■ DIRECTIVE
Repeat the listing below in full, exactly as it stands.

■ MATERIAL
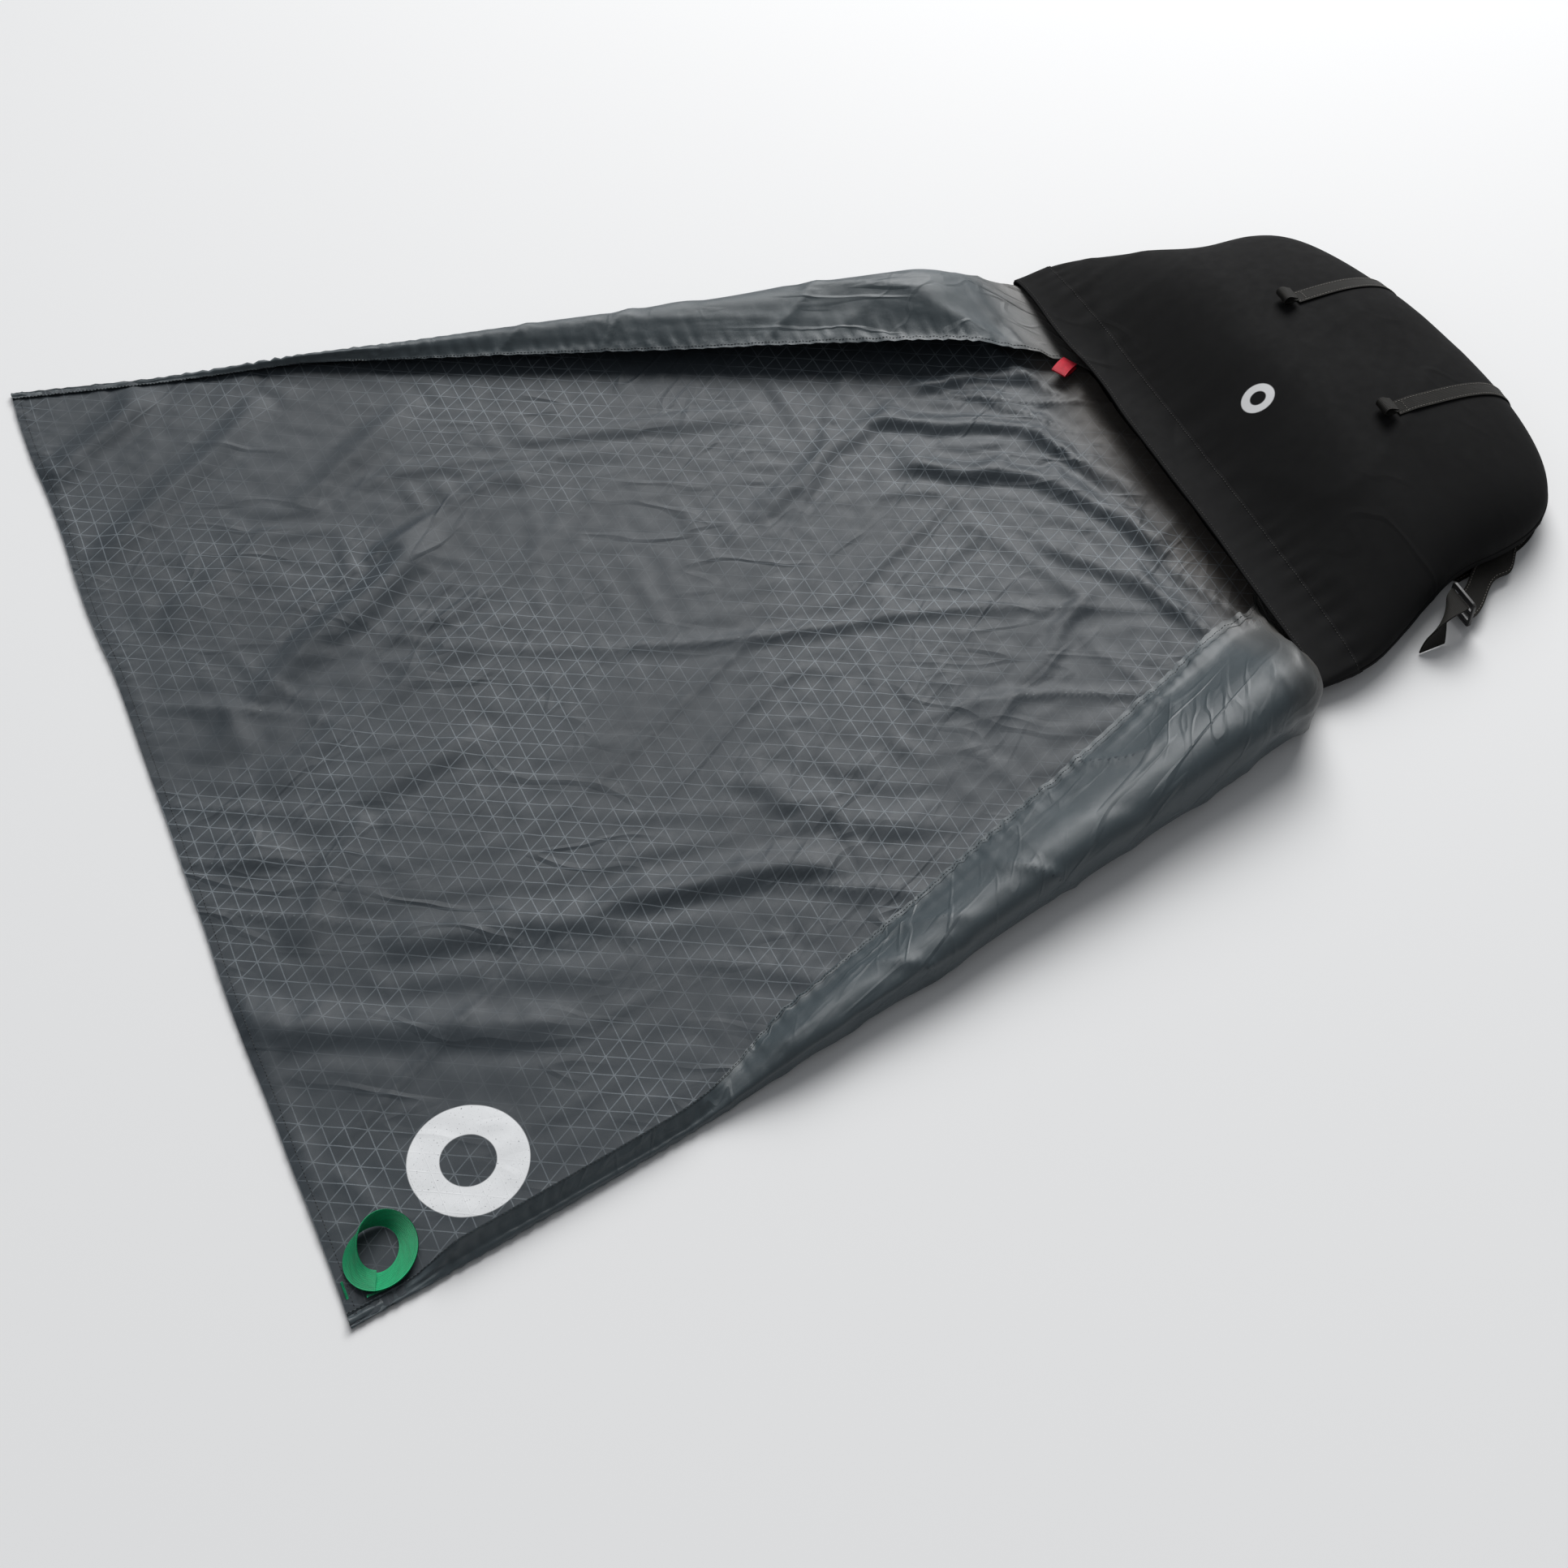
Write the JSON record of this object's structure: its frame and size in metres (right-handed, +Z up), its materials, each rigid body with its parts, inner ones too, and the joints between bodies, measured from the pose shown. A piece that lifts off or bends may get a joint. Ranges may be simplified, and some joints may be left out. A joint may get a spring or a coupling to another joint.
{
  "type": "rope storage bag",
  "caption": "Round-ended rope sack laid open, its mouth running out into a wide trapezoid tarp with folded side wings, tie-in loops and an adjustable strap.",
  "frame": {"origin": "on the ground under the middle of the bounding box", "axes": "+X from the tarp's far edge to the sack's closed end, +Y across the tarp, +Z up"},
  "size_m": [1.2145, 1.01, 0.0941],
  "materials": {
    "tarp_inside": "coated slate polyester with a fine pale triangle grid",
    "tarp_outside": "shiny slate taffeta, uncoated side",
    "sack_cloth": "matte black plain weave",
    "webbing_black": "brown-black ribbed webbing",
    "webbing_green": "green ribbed webbing and thread",
    "webbing_red": "red ribbed webbing",
    "buckle_plastic": "black moulded nylon"
  },
  "bodies": {
    "sack": {"base_panel": "sack_cloth", "hood_panel": "sack_cloth", "mouth_band": "sack_cloth", "side_gusset": "sack_cloth", "gusset_facing_near": "sack_cloth", "gusset_facing_far": "sack_cloth", "webbing_strip_near": "webbing_black", "webbing_strip_far": "webbing_black", "shoulder_strap": "webbing_black", "strap_anchor_far": "webbing_black", "buckle_anchor": "webbing_black", "tarp_floor_throat": "tarp_inside", "near_wing_throat": "tarp_outside", "near_hem_throat": "tarp_outside", "far_wing_throat": "tarp_outside", "far_hem_throat": "tarp_outside"},
    "tarp_inner": {"tarp_floor_inner": "tarp_inside", "near_wing_inner": "tarp_outside", "near_hem_inner": "tarp_outside", "far_wing_inner": "tarp_outside", "far_hem_inner": "tarp_outside"},
    "tarp_outer": {"tarp_floor_outer": "tarp_inside", "near_wing_outer": "tarp_outside", "near_hem_outer": "tarp_outside", "far_wing_outer": "tarp_outside", "far_hem_outer": "tarp_outside", "far_edge_hem": "tarp_inside", "bar_tack_green_edge": "webbing_green", "bar_tack_green_end": "webbing_green"},
    "green_loop": {"green_tie_in_loop": "webbing_green"},
    "red_loop": {"red_tie_in_loop": "webbing_red"},
    "loop_near": {"strip_loop_near": "webbing_black"},
    "loop_far": {"strip_loop_far": "webbing_black"},
    "buckle": {"ladder_lock": "buckle_plastic"},
    "tail": {"strap_tail": "webbing_black"}
  },
  "joints": [
    {"name": "tarp_lift", "type": "hinge", "parent": "sack", "child": "tarp_inner", "pos_m": [0.23275, -0.045, 0.00125], "axis": [0, 1, 0], "range_deg": [0, 45]},
    {"name": "tarp_fold", "type": "hinge", "parent": "tarp_inner", "child": "tarp_outer", "pos_m": [-0.24725, 0, 0.03], "axis": [0, 1, 0], "range_deg": [0, 170]},
    {"name": "green_loop_flop", "type": "hinge", "parent": "tarp_outer", "child": "green_loop", "pos_m": [-0.58325, -0.478, 0.014], "axis": [0.9439, -0.3304, 0], "range_deg": [0, 110]},
    {"name": "red_loop_flop", "type": "hinge", "parent": "sack", "child": "red_loop", "pos_m": [0.28825, 0.112, 0.013], "axis": [-0.4311, 0.9023, 0], "range_deg": [0, 32]},
    {"name": "loop_near_flop", "type": "hinge", "parent": "sack", "child": "loop_near", "pos_m": [0.4745, -0.12309, 0.08525], "axis": [0, 1, 0], "range_deg": [0, 30]},
    {"name": "loop_far_flop", "type": "hinge", "parent": "sack", "child": "loop_far", "pos_m": [0.47097, 0.03309, 0.08525], "axis": [0, 1, 0], "range_deg": [0, 30]},
    {"name": "buckle_tilt", "type": "hinge", "parent": "sack", "child": "buckle", "pos_m": [0.44475, -0.2915, 0.012], "axis": [0, 1, 0], "range_deg": [0, 35]},
    {"name": "tail_flop", "type": "hinge", "parent": "buckle", "child": "tail", "pos_m": [0.44145, -0.2915, 0.0262], "axis": [0, 1, 0], "range_deg": [0, 60]}
  ]
}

■ RESULT
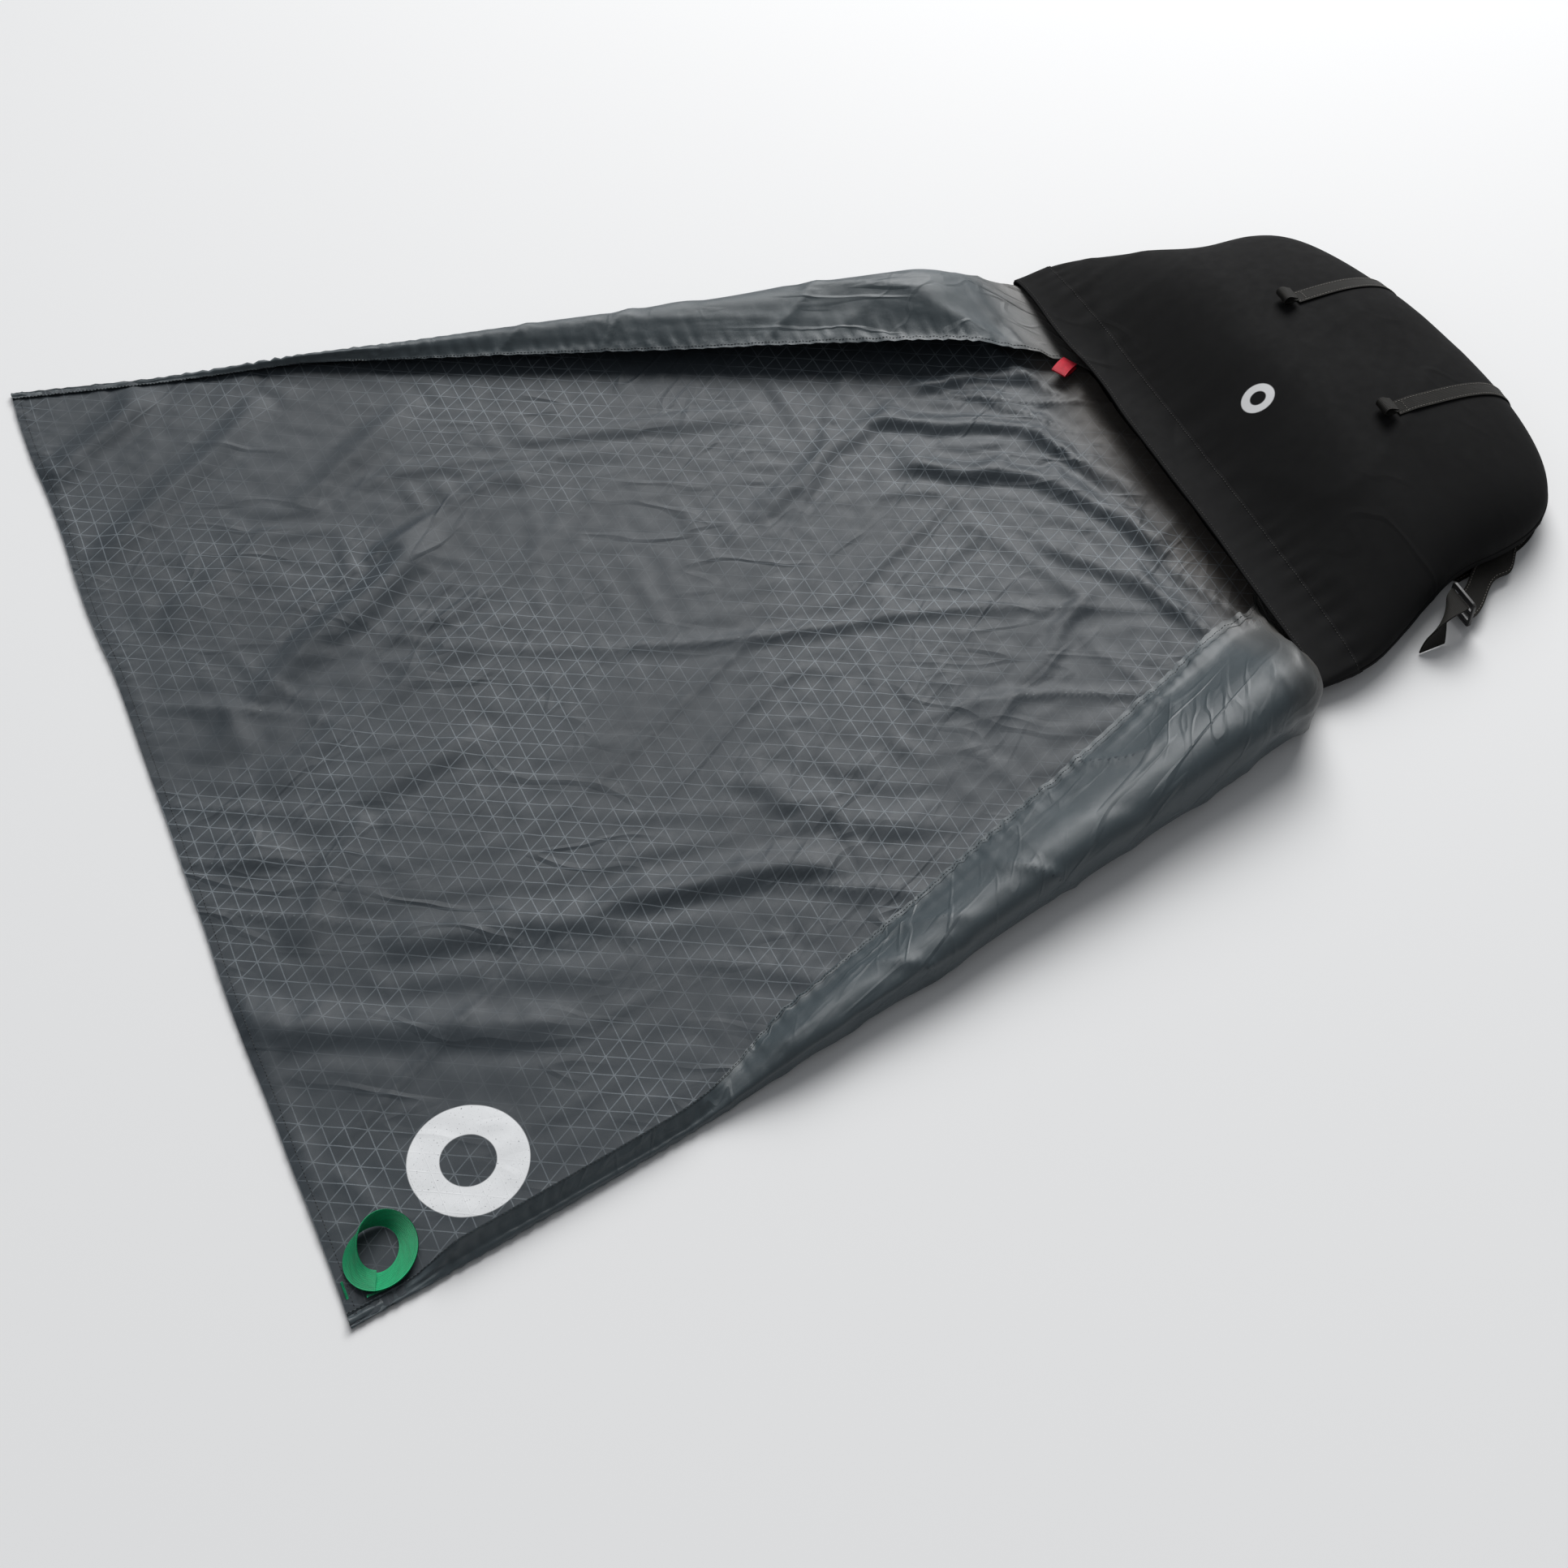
Write the JSON record of this object's structure: its frame and size in metres (right-handed, +Z up), its materials, each rigid body with its parts, inner ones too, and the joints between bodies, measured from the pose shown. A piece that lifts off or bends may get a joint. Ranges may be simplified, and some joints may be left out. A joint may get a spring or a coupling to another joint.
{
  "type": "rope storage bag",
  "caption": "Round-ended rope sack laid open, its mouth running out into a wide trapezoid tarp with folded side wings, tie-in loops and an adjustable strap.",
  "frame": {"origin": "on the ground under the middle of the bounding box", "axes": "+X from the tarp's far edge to the sack's closed end, +Y across the tarp, +Z up"},
  "size_m": [1.2145, 1.01, 0.0941],
  "materials": {
    "tarp_inside": "coated slate polyester with a fine pale triangle grid",
    "tarp_outside": "shiny slate taffeta, uncoated side",
    "sack_cloth": "matte black plain weave",
    "webbing_black": "brown-black ribbed webbing",
    "webbing_green": "green ribbed webbing and thread",
    "webbing_red": "red ribbed webbing",
    "buckle_plastic": "black moulded nylon"
  },
  "bodies": {
    "sack": {"base_panel": "sack_cloth", "hood_panel": "sack_cloth", "mouth_band": "sack_cloth", "side_gusset": "sack_cloth", "gusset_facing_near": "sack_cloth", "gusset_facing_far": "sack_cloth", "webbing_strip_near": "webbing_black", "webbing_strip_far": "webbing_black", "shoulder_strap": "webbing_black", "strap_anchor_far": "webbing_black", "buckle_anchor": "webbing_black", "tarp_floor_throat": "tarp_inside", "near_wing_throat": "tarp_outside", "near_hem_throat": "tarp_outside", "far_wing_throat": "tarp_outside", "far_hem_throat": "tarp_outside"},
    "tarp_inner": {"tarp_floor_inner": "tarp_inside", "near_wing_inner": "tarp_outside", "near_hem_inner": "tarp_outside", "far_wing_inner": "tarp_outside", "far_hem_inner": "tarp_outside"},
    "tarp_outer": {"tarp_floor_outer": "tarp_inside", "near_wing_outer": "tarp_outside", "near_hem_outer": "tarp_outside", "far_wing_outer": "tarp_outside", "far_hem_outer": "tarp_outside", "far_edge_hem": "tarp_inside", "bar_tack_green_edge": "webbing_green", "bar_tack_green_end": "webbing_green"},
    "green_loop": {"green_tie_in_loop": "webbing_green"},
    "red_loop": {"red_tie_in_loop": "webbing_red"},
    "loop_near": {"strip_loop_near": "webbing_black"},
    "loop_far": {"strip_loop_far": "webbing_black"},
    "buckle": {"ladder_lock": "buckle_plastic"},
    "tail": {"strap_tail": "webbing_black"}
  },
  "joints": [
    {"name": "tarp_lift", "type": "hinge", "parent": "sack", "child": "tarp_inner", "pos_m": [0.23275, -0.045, 0.00125], "axis": [0, 1, 0], "range_deg": [0, 45]},
    {"name": "tarp_fold", "type": "hinge", "parent": "tarp_inner", "child": "tarp_outer", "pos_m": [-0.24725, 0, 0.03], "axis": [0, 1, 0], "range_deg": [0, 170]},
    {"name": "green_loop_flop", "type": "hinge", "parent": "tarp_outer", "child": "green_loop", "pos_m": [-0.58325, -0.478, 0.014], "axis": [0.9439, -0.3304, 0], "range_deg": [0, 110]},
    {"name": "red_loop_flop", "type": "hinge", "parent": "sack", "child": "red_loop", "pos_m": [0.28825, 0.112, 0.013], "axis": [-0.4311, 0.9023, 0], "range_deg": [0, 32]},
    {"name": "loop_near_flop", "type": "hinge", "parent": "sack", "child": "loop_near", "pos_m": [0.4745, -0.12309, 0.08525], "axis": [0, 1, 0], "range_deg": [0, 30]},
    {"name": "loop_far_flop", "type": "hinge", "parent": "sack", "child": "loop_far", "pos_m": [0.47097, 0.03309, 0.08525], "axis": [0, 1, 0], "range_deg": [0, 30]},
    {"name": "buckle_tilt", "type": "hinge", "parent": "sack", "child": "buckle", "pos_m": [0.44475, -0.2915, 0.012], "axis": [0, 1, 0], "range_deg": [0, 35]},
    {"name": "tail_flop", "type": "hinge", "parent": "buckle", "child": "tail", "pos_m": [0.44145, -0.2915, 0.0262], "axis": [0, 1, 0], "range_deg": [0, 60]}
  ]
}